Record list –
☆ ☆ ☆ ☆ ☆ ☆ ☆

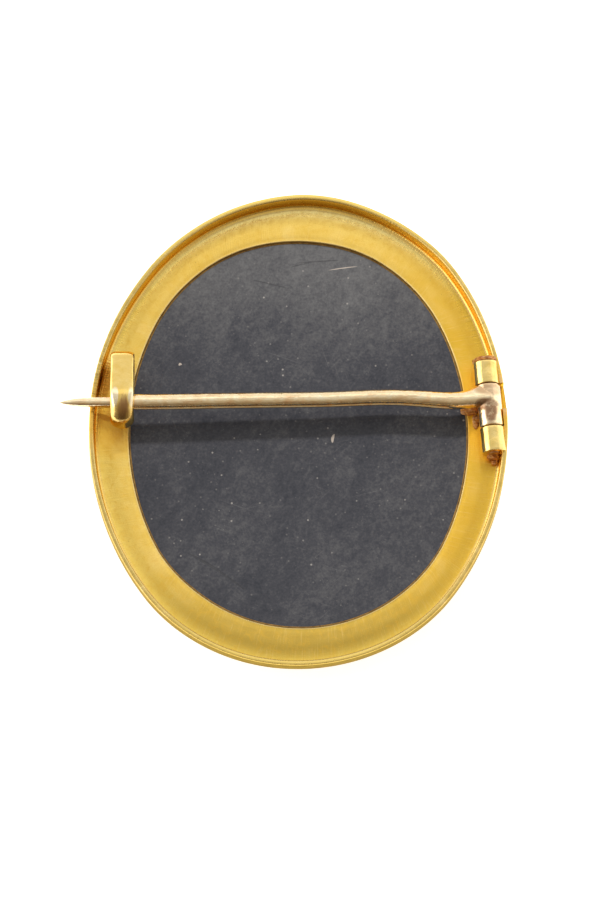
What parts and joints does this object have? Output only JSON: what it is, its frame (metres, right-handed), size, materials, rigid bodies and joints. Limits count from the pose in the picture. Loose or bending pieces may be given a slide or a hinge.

☆ ☆ ☆ ☆ ☆ ☆ ☆

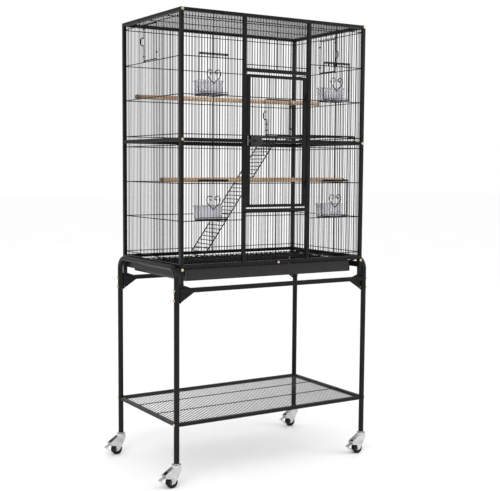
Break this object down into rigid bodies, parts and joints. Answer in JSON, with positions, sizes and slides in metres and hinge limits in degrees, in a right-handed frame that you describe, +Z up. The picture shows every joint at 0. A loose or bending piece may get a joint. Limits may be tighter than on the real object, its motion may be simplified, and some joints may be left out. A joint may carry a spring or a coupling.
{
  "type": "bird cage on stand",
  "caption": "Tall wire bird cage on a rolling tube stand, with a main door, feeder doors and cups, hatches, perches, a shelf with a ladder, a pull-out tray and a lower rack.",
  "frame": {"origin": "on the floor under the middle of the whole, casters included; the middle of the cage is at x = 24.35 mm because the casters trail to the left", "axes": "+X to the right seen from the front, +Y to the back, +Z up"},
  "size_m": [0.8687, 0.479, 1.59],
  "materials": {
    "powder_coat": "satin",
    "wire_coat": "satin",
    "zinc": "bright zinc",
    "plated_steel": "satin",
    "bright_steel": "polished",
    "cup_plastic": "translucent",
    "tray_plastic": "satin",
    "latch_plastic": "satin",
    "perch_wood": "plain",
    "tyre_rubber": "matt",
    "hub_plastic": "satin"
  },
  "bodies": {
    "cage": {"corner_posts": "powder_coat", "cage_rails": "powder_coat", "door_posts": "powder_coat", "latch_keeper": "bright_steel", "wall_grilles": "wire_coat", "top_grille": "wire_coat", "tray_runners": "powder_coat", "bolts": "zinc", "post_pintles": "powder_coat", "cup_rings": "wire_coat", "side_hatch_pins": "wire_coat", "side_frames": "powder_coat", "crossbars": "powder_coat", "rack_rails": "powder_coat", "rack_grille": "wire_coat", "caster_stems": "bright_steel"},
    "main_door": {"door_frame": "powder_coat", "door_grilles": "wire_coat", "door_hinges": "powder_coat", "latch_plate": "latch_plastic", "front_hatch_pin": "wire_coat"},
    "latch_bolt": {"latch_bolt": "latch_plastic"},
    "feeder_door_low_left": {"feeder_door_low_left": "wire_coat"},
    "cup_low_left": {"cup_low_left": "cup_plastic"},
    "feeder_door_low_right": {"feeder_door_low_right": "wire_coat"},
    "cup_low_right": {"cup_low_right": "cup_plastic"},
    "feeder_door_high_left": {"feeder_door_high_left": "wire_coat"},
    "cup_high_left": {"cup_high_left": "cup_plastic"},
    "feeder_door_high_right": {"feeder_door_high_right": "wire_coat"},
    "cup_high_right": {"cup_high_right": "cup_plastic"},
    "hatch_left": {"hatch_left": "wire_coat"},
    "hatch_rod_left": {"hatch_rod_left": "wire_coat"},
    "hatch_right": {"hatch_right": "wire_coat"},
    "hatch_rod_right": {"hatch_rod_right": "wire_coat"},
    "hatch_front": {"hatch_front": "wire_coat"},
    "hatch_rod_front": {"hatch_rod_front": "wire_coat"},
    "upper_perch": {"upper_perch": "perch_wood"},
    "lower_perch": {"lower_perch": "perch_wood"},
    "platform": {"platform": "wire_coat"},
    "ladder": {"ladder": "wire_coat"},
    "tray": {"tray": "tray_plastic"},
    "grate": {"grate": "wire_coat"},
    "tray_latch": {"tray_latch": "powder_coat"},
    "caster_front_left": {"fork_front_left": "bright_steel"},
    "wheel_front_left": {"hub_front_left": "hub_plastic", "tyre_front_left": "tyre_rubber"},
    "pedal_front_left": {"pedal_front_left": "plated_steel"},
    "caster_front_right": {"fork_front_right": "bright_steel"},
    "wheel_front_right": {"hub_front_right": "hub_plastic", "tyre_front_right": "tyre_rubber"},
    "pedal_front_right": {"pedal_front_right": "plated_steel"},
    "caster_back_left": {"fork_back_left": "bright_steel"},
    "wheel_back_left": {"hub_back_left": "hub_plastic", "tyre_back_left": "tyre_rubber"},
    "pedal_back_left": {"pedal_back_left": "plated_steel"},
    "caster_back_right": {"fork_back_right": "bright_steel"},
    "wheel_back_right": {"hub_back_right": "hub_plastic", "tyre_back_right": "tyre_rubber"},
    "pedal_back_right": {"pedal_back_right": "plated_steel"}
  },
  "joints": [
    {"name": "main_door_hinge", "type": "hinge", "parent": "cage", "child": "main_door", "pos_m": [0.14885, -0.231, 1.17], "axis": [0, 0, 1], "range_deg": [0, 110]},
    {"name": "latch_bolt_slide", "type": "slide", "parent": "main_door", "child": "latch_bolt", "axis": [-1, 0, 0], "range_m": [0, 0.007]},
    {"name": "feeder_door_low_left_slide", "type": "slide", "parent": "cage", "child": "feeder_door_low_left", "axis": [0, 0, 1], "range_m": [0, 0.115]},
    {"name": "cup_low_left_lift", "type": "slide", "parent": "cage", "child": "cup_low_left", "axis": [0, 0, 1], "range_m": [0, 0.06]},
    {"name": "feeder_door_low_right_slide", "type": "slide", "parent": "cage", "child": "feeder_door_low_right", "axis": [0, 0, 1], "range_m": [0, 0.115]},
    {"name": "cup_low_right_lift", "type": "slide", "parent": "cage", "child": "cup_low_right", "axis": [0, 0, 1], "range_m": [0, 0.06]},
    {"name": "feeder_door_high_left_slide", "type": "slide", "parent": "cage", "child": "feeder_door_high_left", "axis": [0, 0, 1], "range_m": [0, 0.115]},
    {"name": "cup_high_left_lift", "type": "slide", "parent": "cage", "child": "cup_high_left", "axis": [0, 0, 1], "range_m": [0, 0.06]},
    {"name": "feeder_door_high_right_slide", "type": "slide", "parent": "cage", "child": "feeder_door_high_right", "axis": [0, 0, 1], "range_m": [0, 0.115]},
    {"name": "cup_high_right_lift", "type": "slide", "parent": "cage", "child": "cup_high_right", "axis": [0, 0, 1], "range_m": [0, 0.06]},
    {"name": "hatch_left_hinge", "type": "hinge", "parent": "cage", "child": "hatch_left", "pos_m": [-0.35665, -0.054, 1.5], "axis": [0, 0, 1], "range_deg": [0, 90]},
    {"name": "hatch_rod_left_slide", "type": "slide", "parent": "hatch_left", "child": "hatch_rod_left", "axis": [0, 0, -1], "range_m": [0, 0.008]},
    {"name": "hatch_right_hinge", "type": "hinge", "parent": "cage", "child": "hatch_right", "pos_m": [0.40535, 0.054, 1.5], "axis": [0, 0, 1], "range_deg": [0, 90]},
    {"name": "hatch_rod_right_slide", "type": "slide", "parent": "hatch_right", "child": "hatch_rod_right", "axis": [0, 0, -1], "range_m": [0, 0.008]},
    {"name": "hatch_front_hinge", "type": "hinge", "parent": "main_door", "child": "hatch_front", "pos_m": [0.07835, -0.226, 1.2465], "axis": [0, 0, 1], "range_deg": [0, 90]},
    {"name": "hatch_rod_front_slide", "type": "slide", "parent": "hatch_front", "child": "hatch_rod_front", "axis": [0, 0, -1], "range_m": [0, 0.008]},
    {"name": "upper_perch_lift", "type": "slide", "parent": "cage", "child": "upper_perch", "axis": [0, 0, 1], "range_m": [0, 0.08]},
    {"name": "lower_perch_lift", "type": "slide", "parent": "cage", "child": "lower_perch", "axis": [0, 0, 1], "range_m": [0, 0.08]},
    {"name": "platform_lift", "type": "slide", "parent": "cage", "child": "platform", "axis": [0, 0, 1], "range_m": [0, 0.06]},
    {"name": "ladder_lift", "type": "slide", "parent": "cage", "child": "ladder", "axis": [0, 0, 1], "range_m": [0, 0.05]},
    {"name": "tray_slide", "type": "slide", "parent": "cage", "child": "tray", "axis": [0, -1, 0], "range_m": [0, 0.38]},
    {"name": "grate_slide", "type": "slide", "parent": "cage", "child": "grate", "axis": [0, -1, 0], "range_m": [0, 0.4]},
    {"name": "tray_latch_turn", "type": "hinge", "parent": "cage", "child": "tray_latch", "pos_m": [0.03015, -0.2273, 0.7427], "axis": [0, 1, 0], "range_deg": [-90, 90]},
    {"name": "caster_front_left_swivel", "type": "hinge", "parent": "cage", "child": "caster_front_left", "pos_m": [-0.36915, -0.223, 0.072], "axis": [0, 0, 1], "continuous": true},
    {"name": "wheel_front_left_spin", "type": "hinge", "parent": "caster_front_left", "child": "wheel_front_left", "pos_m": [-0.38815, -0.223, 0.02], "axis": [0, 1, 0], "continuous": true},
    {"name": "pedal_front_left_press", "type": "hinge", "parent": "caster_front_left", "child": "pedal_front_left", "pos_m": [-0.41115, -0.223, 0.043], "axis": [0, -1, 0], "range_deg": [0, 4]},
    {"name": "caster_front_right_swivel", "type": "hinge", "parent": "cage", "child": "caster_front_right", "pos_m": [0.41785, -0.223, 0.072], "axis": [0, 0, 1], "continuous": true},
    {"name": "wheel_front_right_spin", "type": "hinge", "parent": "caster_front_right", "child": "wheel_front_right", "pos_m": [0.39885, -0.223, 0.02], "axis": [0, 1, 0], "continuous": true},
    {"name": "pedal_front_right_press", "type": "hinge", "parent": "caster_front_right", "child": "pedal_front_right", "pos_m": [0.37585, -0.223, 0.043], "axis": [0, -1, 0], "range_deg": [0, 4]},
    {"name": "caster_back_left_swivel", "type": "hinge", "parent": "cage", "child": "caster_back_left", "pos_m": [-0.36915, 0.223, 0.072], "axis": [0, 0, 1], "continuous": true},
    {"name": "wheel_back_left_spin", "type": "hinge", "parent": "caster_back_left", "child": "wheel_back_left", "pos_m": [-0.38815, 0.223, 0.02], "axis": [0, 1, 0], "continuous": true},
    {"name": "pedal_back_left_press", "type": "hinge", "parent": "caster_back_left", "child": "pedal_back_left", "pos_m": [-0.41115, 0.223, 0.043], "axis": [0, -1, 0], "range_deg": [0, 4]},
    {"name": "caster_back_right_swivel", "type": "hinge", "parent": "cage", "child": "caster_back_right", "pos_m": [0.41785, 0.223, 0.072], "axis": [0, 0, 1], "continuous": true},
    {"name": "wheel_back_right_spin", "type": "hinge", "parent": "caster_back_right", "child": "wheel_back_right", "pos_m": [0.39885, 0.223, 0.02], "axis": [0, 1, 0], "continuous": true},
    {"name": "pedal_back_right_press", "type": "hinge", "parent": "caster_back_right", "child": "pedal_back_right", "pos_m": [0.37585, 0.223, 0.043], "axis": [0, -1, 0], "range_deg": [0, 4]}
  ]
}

☆ ☆ ☆ ☆ ☆ ☆ ☆

Task to carry out – Find the word "from" and list each line it appears in.

Exercise solution –
What parts and joints does this object have? Output only JSON: what it is, its frame (metres, right-handed), size, materials, rigid bodies and joints. Limits count from the pose in the picture. Loose or bending pieces may be given a slide or a hinge.
  "frame": {"origin": "on the floor under the middle of the whole, casters included; the middle of the cage is at x = 24.35 mm because the casters trail to the left", "axes": "+X to the right seen from the front, +Y to the back, +Z up"},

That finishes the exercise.